Because the evidence of voluntary intoxication in any retrial may not be the same as in the first trial, we need not decide the sufficiency of the evidence for an intoxication instruction here. However, we agree with the People that the second way of violating section 69-resisting an executive officer-is a general intent theory. (People v. Atkins, supra, 31 Cal.App.5th at p. 974; People v. Rasmussen (2010) 189 Cal.App.4th 1411, 1419 (Rasmussen).) Voluntary intoxication is not a defense to general intent crimes. (People v. Atkins (2001) 25 Cal.4th 76, 81; see also § 29.4, subd. (a) ["Evidence of voluntary intoxication shall not be admitted to negate the capacity to form any mental states for the crimes charged, including . . . knowledge."].) The court therefore did not err in refusing a voluntary intoxication instruction as to this violation.
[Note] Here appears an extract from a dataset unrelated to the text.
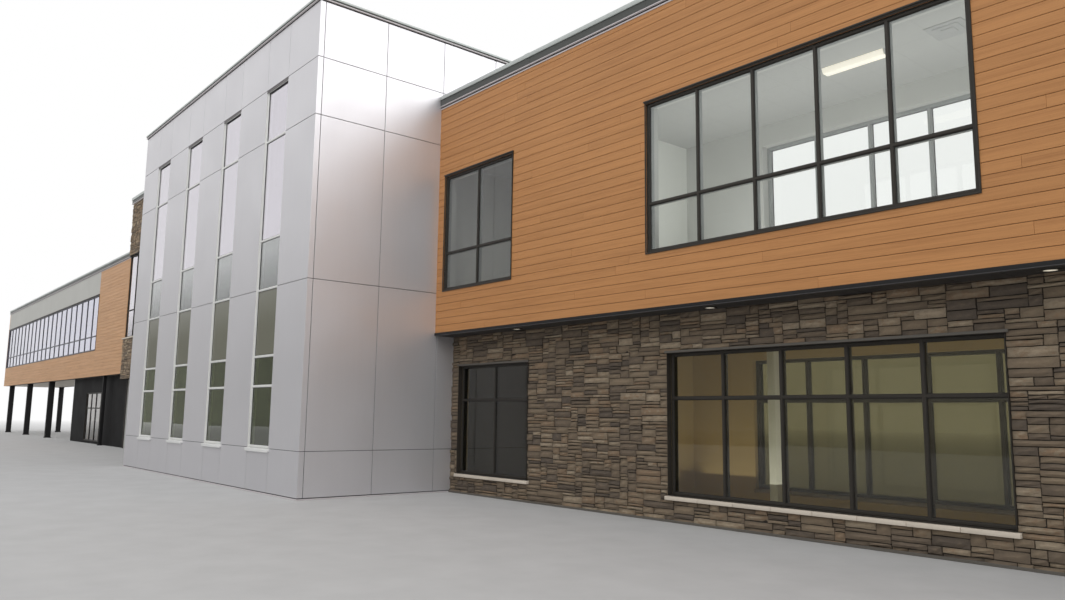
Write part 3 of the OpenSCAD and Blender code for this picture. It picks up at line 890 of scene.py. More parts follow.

We agree with Michel, however, that the first way of violating section 69-attempting to deter or prevent an executive officer from performing their duty-is a specific intent crime. (Rasmussen, supra, 189 Cal.App.4th at p. 1420 [collecting cases].) The People do not dispute this. Therefore, if Michel presents substantial evidence of his intoxication on retrial, he is entitled to a voluntary intoxication instruction as to this theory of the offense.
DISPOSITION
The judgment is reversed and the matter is remanded for further proceedings consistent with this opinion.
WE CONCUR: DATO, Acting P. J. DO, J.